Früher waren diese Wahlen Protestvoten gegen die Einwanderung aus der EU und die Regierungen von Tony Blair, Gordon Brown und David Cameron. Die Zuwanderung aber ist seit der Brexit-Abstimmung stark rückläufig, wodurch die Bedeutung dieses Themas abnimmt. Und Mays Regierung ist unpopulär, eine Mehrheit der Wählerschaft ist heute klar gegen den Brexit. Aber Meinungsumfragen sind das eine, am Ende entscheidet das Stimmvolk. Es könnte eine grosse Überraschung geben und die Europawahl zur Enttäuschung für Nigel Farage werden.
Theresa May hat sich auf die Opposition zubewegt. Wie beurteilen Sie die Chance, dass es mittelfristig zu einem Kompromiss kommen könnte, etwa einen «softeren» Brexit?

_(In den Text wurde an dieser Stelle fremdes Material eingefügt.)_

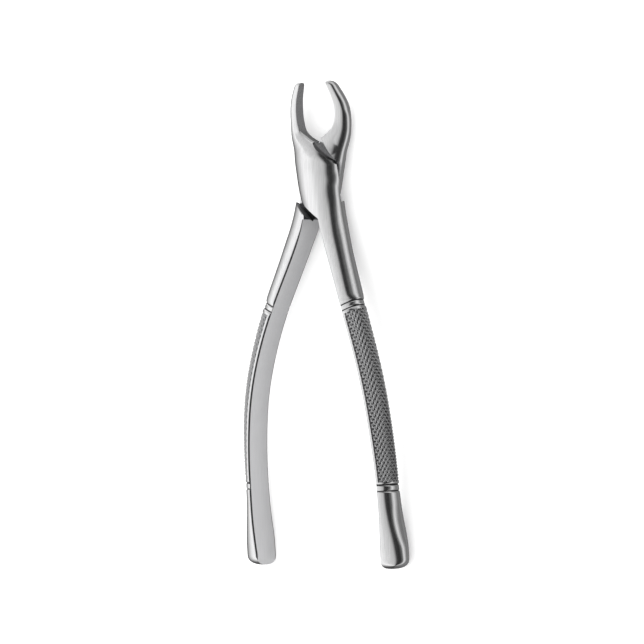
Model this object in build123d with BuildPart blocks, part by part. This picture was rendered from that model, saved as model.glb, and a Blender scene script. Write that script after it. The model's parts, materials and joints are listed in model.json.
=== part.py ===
"""Extraction forceps: two crossing halves, lapped on each other and held by one pivot screw.

Each half runs from a handle, through the lapped barrel of the joint, to the beak on the other
side. The front half lies on top in the joint and carries the right handle and the left beak.
The back half lies under it and is its mirror image, with the lap turned over. The screw comes
in from the back, turns freely in the back half and is threaded into the front half.

Frame: the forceps lie on their back on z = 0, beaks towards +X, the pivot axis along +Z, the
right handle at -Y. The origin is the middle of the bounding box, at its bottom.
"""

import math
import os

from build123d import *

os.makedirs("parts", exist_ok=True)

# Overall sizes, in millimetres, at the open pose
beak_reach = 37.5  # pivot axis to the beak tips
handle_reach = 137.0  # pivot axis to the handle ends
lap_height = 5.3  # height of the lap plane above the ground back of the joint

pivot_x = (handle_reach + beak_reach) / 2 - beak_reach
pivot = Vector(pivot_x, 0, lap_height)

# The joint. Lines are given by the direction of their normal, in degrees, and their distance
# from the pivot axis. The lap edges are on the half's own layer and the shoulders on the other
# half's layer, where this half is at its full thickness.
lap_gap = 0.06
beak_edge_angle, beak_edge_distance = -38.8, 12.0
beak_shoulder_angle, beak_shoulder_distance = 53.7, 12.9
handle_edge_angle, handle_edge_distance = 146.4, 8.06
handle_shoulder_angle, handle_shoulder_distance = 225.0, 9.9
crotch = (15.5, 0.14)  # where the beak edge ends, between the beaks
flat_start = (-12.0, -3.5)  # where the handle edge meets the handle's flat inner face
flat_end = (-139.0, -28.5)  # past the handle's end

# Pivot screw
shank_radius = 1.8
shank_depth = 4.0  # length of thread in the front half, above the lap plane
head_radius = 2.6
head_height = 1.7
head_recess = 0.15  # below the ground back of the joint
running_fit = 0.05
slot_width = 0.8
slot_depth = 0.7
standing = (Align.CENTER, Align.CENTER, Align.MIN)  # round features rise from their location

# Sections of one half, from the handle's end to the beak's tip: distance from the pivot axis,
# side offset and height of the centre, then the reach to each side and up and down.
# The handle's centre lies on its flat inner face, which cuts its section in half.
handle_rows = [
    (-133.2, -28.9, 0.2, 7.4, 5.5),
    (-128.0, -29.2, 0.5, 6.8, 5.8),
    (-120.0, -29.6, 1.3, 5.1, 5.7),
    (-112.0, -29.6, 2.1, 4.2, 5.5),
    (-105.0, -29.4, 2.8, 4.4, 5.4),
    (-90.0, -28.2, 4.2, 5.1, 5.35),
    (-75.0, -25.9, 5.1, 5.7, 5.25),
    (-60.0, -21.9, 5.2, 6.2, 5.15),
    (-46.0, -16.8, 4.6, 6.8, 5.05),
    (-33.0, -11.4, 3.1, 7.4, 5.0),
    (-21.0, -6.4, 1.7, 8.0, 5.0),
]
barrel_rows = [
    (-12.0, -3.2, 0.7, 8.1, 5.3),
    (-6.0, -1.4, 0.2, 8.4, 5.65),
    (0.0, -0.2, 0.0, 8.8, 5.85),
    (6.0, 0.5, -0.2, 9.3, 5.85),
    (10.0, 1.3, -0.4, 9.3, 5.6),
    (13.7, 3.3, -0.7, 8.0, 4.9),
]
beak_rows = [
    (16.6, 6.9, -0.8, 5.2, 4.0),
    (19.4, 9.4, -0.9, 3.3, 3.2),
    (21.9, 10.3, -1.0, 2.6, 2.95),
    (25.0, 10.7, -0.9, 2.25, 2.8),
    (28.5, 10.5, -0.5, 2.1, 2.65),
    (32.0, 9.5, 0.3, 1.95, 2.4),
    (35.3, 8.0, 1.1, 1.75, 2.1),
]
handle_end = (-handle_reach, -28.6, 0.1)
beak_tip = (beak_reach, 6.9, 1.7)
cap_steps = (0.45, 0.75, 0.93, 0.995)  # how far along the rounded end its sections lie

# Plan line of the beak's inner face, from the crotch past the tip: distance and side offset
beak_face = [
    (15.6, 0.0),
    (16.6, 2.3),
    (19.4, 7.3),
    (21.9, 9.0),
    (25.0, 9.6),
    (28.5, 9.5),
    (32.0, 8.6),
    (35.3, 7.1),
    (39.0, 5.0),
]

# Grooves turned round both ends of the gripping zone: place and width along the handle
grooves = [(-43.3, 0.6), (-45.2, 0.5), (-107.0, 0.6), (-109.2, 0.5)]
groove_depth = 0.35
groove_stock = 30.0  # side of the block a groove's ring is made from, wider than the handle

section_points = 16
handle_squareness = 2.3
beak_squareness = 2.0
squareness_change = (6.0, 16.0)  # from the joint's squareness to the beak's, along the half
clear = 60.0  # reach of the cutting outlines, well outside the part
wall_reach = 20.0  # how far the outlines follow the shoulders outwards
beak_wall_end = -12.0  # and inwards, at the beak
handle_wall_end = -5.0  # and at the handle, on its flat inner face
pocket_end = -16.0  # the pocket's end along the handle, clear of its flat inner face


def at_joint(x, y):
    """A point of an outline, from its place beside the pivot axis."""
    return (pivot.X + x, y)


def capped(rows, end):
    """The sections that close a row with a rounded end, shrinking as a quarter ellipse does."""
    x, y, z, side, height = rows
    caps = []
    for step in cap_steps:
        share = math.sqrt(1 - step**2)
        place = [start + (stop - start) * step for start, stop in zip((x, y, z), end)]
        caps.append((*place, side * share, height * share))
    return caps


def squareness(x):
    """Exponent of the section's outline: rounder in the beak than in the handle and joint."""
    start, stop = squareness_change
    share = min(max((x - start) / (stop - start), 0.0), 1.0)
    return handle_squareness + (beak_squareness - handle_squareness) * share


def section_outline(x, side, height):
    """Points round one section, spaced evenly in angle."""
    power = 2 / squareness(x)
    points = []
    for number in range(section_points):
        turn = math.tau * number / section_points
        across, up = math.cos(turn), math.sin(turn)
        points.append(
            (
                side * math.copysign(abs(across) ** power, across),
                height * math.copysign(abs(up) ** power, up),
            )
        )
    return points


def section(row, shrink=0.0):
    """One closed section of a half, on a plane across the forceps."""
    x, y, z, side, height = row
    plane = Plane(pivot + Vector(x, y, z), x_dir=(0, 1, 0), z_dir=(1, 0, 0))
    with BuildSketch(plane, mode=Mode.PRIVATE) as profile:
        with BuildLine():
            Spline(*section_outline(x, side - shrink, height - shrink), periodic=True)
        make_face()
    return profile.sketch


def row_at(x):
    """The section's row at any place along the handle, between the rows given."""
    for low, high in zip(handle_rows, handle_rows[1:]):
        if low[0] <= x <= high[0]:
            share = (x - low[0]) / (high[0] - low[0])
            return tuple(a + (b - a) * share for a, b in zip(low, high))
    raise ValueError(f"no handle at {x}")


def on_line(angle, distance, place):
    """A point of a line, by its place along it, counted from the foot of its normal."""
    across, up = math.cos(math.radians(angle)), math.sin(math.radians(angle))
    return at_joint(distance * across - place * up, distance * up + place * across)


def build_half(layer):
    """The half whose lap is on this layer (1 on top, -1 below), with its handle at -Y."""
    lap_face = Plane.XY.offset(lap_height + layer * lap_gap / 2)

    ends = [*capped(handle_rows[0], handle_end)[::-1], *handle_rows, *barrel_rows, *beak_rows]
    ends += capped(beak_rows[-1], beak_tip)

    with BuildPart() as half:
        loft([section(row) for row in ends])

        # The handle's flat inner face, and the beak's
        handle_face = [flat_end, *[(x, y) for x, y, *_ in handle_rows], flat_start]
        for face_line, side in ((handle_face, clear), (beak_face, -clear)):
            with BuildSketch(Plane.XY):
                with BuildLine():
                    face = Spline(*[at_joint(x, y) for x, y in face_line])
                    Polyline(face @ 1, ((face @ 1).X, side), ((face @ 0).X, side), face @ 0)
                make_face()
            extrude(amount=clear, mode=Mode.SUBTRACT)

        # Own layer: cut back to the two lap edges
        with BuildSketch(lap_face.offset(-layer * lap_gap)):
            with BuildLine():
                outer = on_line(beak_edge_angle, beak_edge_distance, -clear)
                Polyline(outer, at_joint(*crotch), at_joint(clear, crotch[1]), close=True)
            make_face()
            with BuildLine():
                outer = on_line(handle_edge_angle, handle_edge_distance, -clear)
                inner = at_joint(*flat_start)
                Polyline(outer, inner, (inner[0], clear), close=True)
            make_face()
        extrude(amount=layer * clear, mode=Mode.SUBTRACT)

        # Other layer: the pocket for the other half, between the two shoulders
        with BuildSketch(lap_face):
            with BuildLine():
                beak_wall, handle_wall = (
                    [on_line(angle, distance, place) for place in (wall_reach, end)]
                    for angle, distance, end in (
                        (beak_shoulder_angle, beak_shoulder_distance, beak_wall_end),
                        (handle_shoulder_angle, handle_shoulder_distance, handle_wall_end),
                    )
                )
                end_x, _ = at_joint(pocket_end, 0)
                Polyline(
                    *beak_wall,
                    (beak_wall[1][0], -clear),
                    *handle_wall,
                    (end_x, handle_wall[1][1]),
                    (end_x, clear),
                    close=True,
                )
            make_face()
        extrude(amount=-layer * clear, mode=Mode.SUBTRACT)

        for place, width in grooves:
            rim = [row_at(place - width / 2), row_at(place + width / 2)]
            add(ring_tool(rim), mode=Mode.SUBTRACT)

        # The ground back, which is also what the forceps rest on
        split(bisect_by=Plane.XY, keep=Keep.TOP)
    return half.part


def ring_tool(rim):
    """The ring of metal that a groove takes away between two sections."""
    middle = [(low + high) / 2 for low, high in zip(*rim)]
    with BuildPart(mode=Mode.PRIVATE) as ring:
        with Locations(pivot + Vector(middle[0], middle[1], middle[2])):
            Box(rim[1][0] - rim[0][0], groove_stock, groove_stock)
        loft([section(row, groove_depth) for row in rim], mode=Mode.SUBTRACT)
    return ring.part


# Front half: lap on top, right handle, left beak, with the threaded hole for the screw
with BuildPart() as front_half:
    add(build_half(1))
    with Locations(pivot):
        Cylinder(shank_radius, shank_depth, align=standing, mode=Mode.SUBTRACT)

# Back half: the same turned over in the joint and mirrored, with the bore for the screw
with BuildPart() as back_half:
    add(mirror(build_half(-1), about=Plane.XZ))
    with Locations((pivot.X, 0, 0)):
        Cylinder(shank_radius + running_fit, lap_height, align=standing, mode=Mode.SUBTRACT)
        Cylinder(
            head_radius + 2 * running_fit,
            head_recess + head_height + running_fit,
            align=standing,
            mode=Mode.SUBTRACT,
        )

# Pivot screw: cheese head with a slot, below, and the shank
with BuildPart() as pivot_screw:
    with Locations((pivot.X, 0, head_recess)):
        Cylinder(head_radius, head_height, align=standing)
        Cylinder(shank_radius, lap_height + shank_depth - head_recess, align=standing)
        with Locations((0, 0, slot_depth / 2)):
            Box(slot_width, 3 * head_radius, slot_depth, mode=Mode.SUBTRACT)

front_half.part.label = "front_half"
back_half.part.label = "back_half"
pivot_screw.part.label = "pivot_screw"
export_step(front_half.part, "parts/front_half.step")
export_step(back_half.part, "parts/back_half.step")
export_step(pivot_screw.part, "parts/pivot_screw.step")
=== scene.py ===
"""The looks of the extraction forceps: two polished halves with satin inner faces and knurled
grips, and the pivot screw. Built in metres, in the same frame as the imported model."""

import json
import math

import bmesh
import bpy
import numpy as np
from mathutils import Matrix, Vector
from mathutils.bvhtree import BVHTree


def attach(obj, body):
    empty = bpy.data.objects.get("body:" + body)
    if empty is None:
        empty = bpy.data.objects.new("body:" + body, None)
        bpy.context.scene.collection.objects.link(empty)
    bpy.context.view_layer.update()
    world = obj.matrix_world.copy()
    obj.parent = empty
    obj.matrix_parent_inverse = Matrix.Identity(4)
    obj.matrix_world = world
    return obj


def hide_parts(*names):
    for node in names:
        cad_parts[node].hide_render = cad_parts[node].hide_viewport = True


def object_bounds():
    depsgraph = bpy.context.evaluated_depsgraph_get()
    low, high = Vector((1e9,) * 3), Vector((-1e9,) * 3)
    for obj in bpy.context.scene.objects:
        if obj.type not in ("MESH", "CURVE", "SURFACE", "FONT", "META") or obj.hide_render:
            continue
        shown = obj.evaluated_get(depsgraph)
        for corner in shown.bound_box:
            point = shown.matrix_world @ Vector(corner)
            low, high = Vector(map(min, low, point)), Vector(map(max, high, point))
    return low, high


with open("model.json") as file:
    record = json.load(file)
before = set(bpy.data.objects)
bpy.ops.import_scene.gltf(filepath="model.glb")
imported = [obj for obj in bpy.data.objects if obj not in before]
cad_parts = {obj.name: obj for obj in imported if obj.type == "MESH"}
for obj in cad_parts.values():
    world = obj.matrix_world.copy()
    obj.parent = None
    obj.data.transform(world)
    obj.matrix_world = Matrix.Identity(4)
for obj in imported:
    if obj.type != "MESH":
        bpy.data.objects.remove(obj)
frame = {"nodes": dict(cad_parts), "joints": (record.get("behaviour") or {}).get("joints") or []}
cad_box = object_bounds()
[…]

Das hängt zu einem grossen Teil von der britischen Wirtschaft ab. Bislang haben sich die Wirtschaftsführer unter der Bettdecke verkrochen. Sie beklagen die Folgen eines No-Deal-Brexits, wollen aber nicht zu stark in die Debatte hineingezogen werden. Mit Theresa Mays Deal aber würde das Vereinigte Königreich den gemeinsamen Markt und die Zollunion verlassen.
Welches wären die Folgen?
Der Dienstleistungssektor macht 80 Prozent der britischen Wirtschaft aus. Er besteht aus Banken, Versicherungen, Bildung, Architektur, Kultur. Mit Mays Vorschlag wird dieser Teil der britischen Wirtschaft von der EU abgeschnitten und gleichzeitig eine gewaltige Einwanderungsbürokratie installiert, die Bürger der EU daran hindern würde, so frei wie heute in London und im Vereinigten Königreich zu arbeiten. Das wird Firmen aus allen Sektoren unter Druck setzen. Die Frage ist, ob die Wirtschaft nun ihrerseits Druck auf die Politik ausüben wird, um den Schaden zu verhindern, den der Brexit anrichten würde.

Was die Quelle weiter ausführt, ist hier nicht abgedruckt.